Rain falls softly in Golden Whip Stream
ZHANGJIAJIE, China – Unlike the impossible heights of nearby Tiānmén Mountain, Golden Whip Stream offers a grounded kind of wonder, one that draws you in with the gentle gush of its crystal-clear waters.
Here, in the heart of Zhangjiajie National Forest Park, the world feels slower, softer, cradled by towering cliffs and lush greenery.
The day I visited, a light rain had settled over the valley. Droplets slipped from the leaves overhead, pooling in puddles on the cobblestone path that wound alongside the stream. The rain was an inconvenience, yes, but it wasn’t entirely unwelcome. It added a certain charm, amplifying the greens of the trees and the shimmer of the water.
All around, the mountains towered over the path, their sandstone peaks blurred and mysterious, wrapped in the mist that rolled in with the afternoon rain.
Golden Whip Stream owes its name to the Golden Whip Rock, a sandstone pillar soaring 380 meters into the sky. Legend ties this rock to a mythical whip wielded by a hero in the service of the Qin Emperor — or some say, the emperor himself.
For centuries, the stream has inspired visitors with its serene beauty. The famed Chinese writer Shěn Cóngwén once called it “a young lady of Zhangjiajie.” Wú Guànzhōng, one of China’s most celebrated modern painters, likened it to a fairyland. On this rainy day, with the mist clinging to the peaks and the stream flowing over a bed of fallen leaves, it was easy to see why.
What struck me most was the silence — not the absence of sound, but the kind of quiet that leaves space for the flow of the stream, the rustling of the leaves, the pitter-patter of the rain. The air hummed with life. If you lingered long enough, you might even catch a glimpse of the creatures of the valley: monkeys, snakes, and even the elusive giant salamanders that inhabit these waters.

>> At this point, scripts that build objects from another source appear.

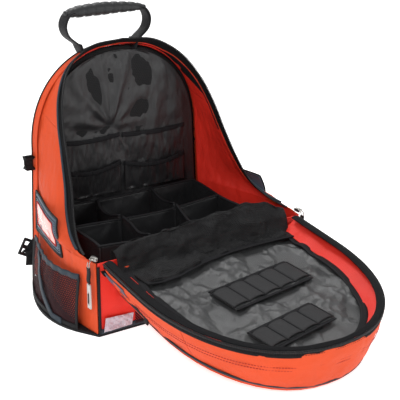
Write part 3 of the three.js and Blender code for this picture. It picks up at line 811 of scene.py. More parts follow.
def makeFacing():
    # Black facing inside the top of the rim. Its loose inner edge leaves slips of the red cloth in sight.
    def facing(u, v):
        a = 1 - (1 - 0.60) * np.abs(2 * u - 1)
        slip = 0.10 * smooth(0.6, 0.95, np.sin(u * 41 + 1)) * smooth(0.42, 0.55, u)
        slip = slip + 0.9 * smooth(0.80, 0.93, u)
        reach = gussetReach(a)
        start = np.clip(0.012 / reach + slip, 0, tapeStart(a) - 0.02)
        point = gusset(a, lerp(start, tapeStart(a) + 0.01, v))
        middle = np.array([0, 0.08, 0.22])
        point = point + unit(middle - point) * 0.0036
        point[..., 0] = np.where(u > 0.5, -point[..., 0], point[..., 0])
        return point

    grid = gridOf(facing, 200, 14)
    grid = wrinkled(grid, ("from", (0, 0.1, 0.1)), 0.0012, 0.04, 12, 0.12)
    made = closedSheet("rimFacing", grid, 0.0008, "tape", None, ("from", (0, 0.1, 0.1)))
    fitted(made, "pack", "lining")


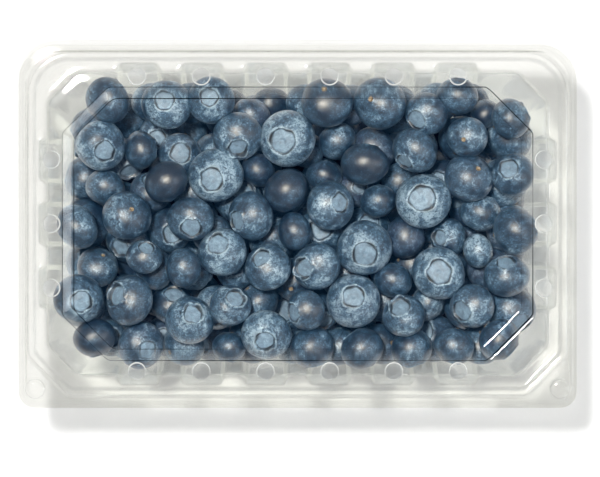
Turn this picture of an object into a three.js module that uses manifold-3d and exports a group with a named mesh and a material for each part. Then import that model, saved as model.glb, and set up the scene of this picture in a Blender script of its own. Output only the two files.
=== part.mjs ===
// A clear clamshell punnet of blueberries: a fluted tray, its hinged vented lid and the heap of fruit inside.
// Millimetres, +Z up. The origin is on the underside of the tray, at the middle of the pack's footprint.

import * as THREE from 'three';
import { mergeVertices } from 'three/addons/utils/BufferGeometryUtils.js';
import Module from 'manifold-3d';

const wasm = await Module();
wasm.setup();

// ---- Driving dimensions -------------------------------------------------------------------------

const SHEET = 0.6; // moulded sheet
const GAP = 0.3; // between the closed lid and the tray

// Flange, where the two halves meet
const PACK_LENGTH = 184.2;
const PACK_WIDTH = 121.4;
const RIM_HEIGHT = 60; // top of the tray's flange
const FLANGE_BACK_RADIUS = 12.5;
const FLANGE_FRONT_RADIUS = 5.5;

// Walls, measured outside and between the flutes
const WALL_LENGTH = 165;
const WALL_WIDTH = 100.4;
const WALL_CHAMFER = 9.6;
const FLOOR_LENGTH = 149;
const FLOOR_WIDTH = 85;
const FLOOR_CHAMFER = 12;
const FLOOR_BEVEL = 3; // slope between the floor and the walls

// Flutes pressed outward in every wall, one above the other in tray and lid
const LONG_FLUTES = 6;
const SHORT_FLUTES = 3;
const FLUTE_PITCH = 21;
const FLUTE_WIDTH = 13;
const FLUTE_SHOULDER = 1;
const FLUTE_DEPTH = 3;

// Lid
const LID_HEIGHT = 15; // from the rim to the top of the shelf
const SHELF_LENGTH = 164.2;
const SHELF_WIDTH = 99.4;
const PANEL_LENGTH = 154.2; // upper edge of the sunk centre panel
const PANEL_WIDTH = 89.8;
const PANEL_CHAMFER = 15;
const PANEL_BEVEL = 3.7;
const PANEL_DEPTH = 1.8;
const VENT_DIAMETER = 5.7;
const VENT_INSET = 1.9; // from the outside of the wall to the middle of the vent
const VENT_SIDES = 10;
const VENT_DROP = 6.5; // how far down the wall the punch reaches

// Bead that runs round the lid's flange
const BEAD_HEIGHT = 1.4;
const BEAD_LENGTH = 172.4; // at its inner foot
const BEAD_WIDTH = 107.8;
const BEAD_FOOT = 3.4;
const BEAD_CROWN = 1.8;
const BEAD_BACK_RADIUS = 11;
const BEAD_FRONT_CHAMFER = 11.5;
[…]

Hiking the trail, which stretches 7.5 kilometers, takes about two hours to complete. The cobblestone path, though slick from the rain, was an easy walk, shaded by trees that filtered the light into soft, dappled patterns along the ground.
Along the way, I passed formations with whimsical names like the Drunken Arhat and the Fish Jumping Pool — titles that, with a touch of imagination, hinted at the shapes they so playfully evoke.
Tourists stood on rocks by the water’s edge, laughing as they took photos, their voices blending with the burble of the stream. Rather than feeling out of place, their presence brought a sense of warmth and life. This wasn’t just an escape, after all, but a shared space, an open invitation for anyone who might wish to pause and soak in nature.
At times, the path led me through dense foliage, and the trees parted enough to offer glimpses of the mountains beyond. The peaks stood tall and somber, their weathered faces streaked with rain and heavy with the loneliness of centuries.
And what was it like all those years ago? Was this also a place for the weary traveler to rest? Did visitors from distant lands come here, drawn by poems about the quiet stream with sandstone towers? Did they dip their feet in the cool waters? Perhaps locals once stopped by its banks, gazing for signs of fish or watching wildlife as they darted through the trees.
As I left, the rain fell softly on the riverbed, and the mist clung stubbornly to the cliffs above, just as it must have ages ago and like it will ages hence.
This was not Tiānmén Mountain with its vertiginous glass skywalk, nor was it Shanghai’s blinding modernity. Golden Whip Stream isn’t a place to conquer — it’s a place to belong, if only for a little while. – Rappler.com
Disclosure: The author was part of a media delegation to the Envision 2024 Global Partners Conference hosted by Trip.com Group.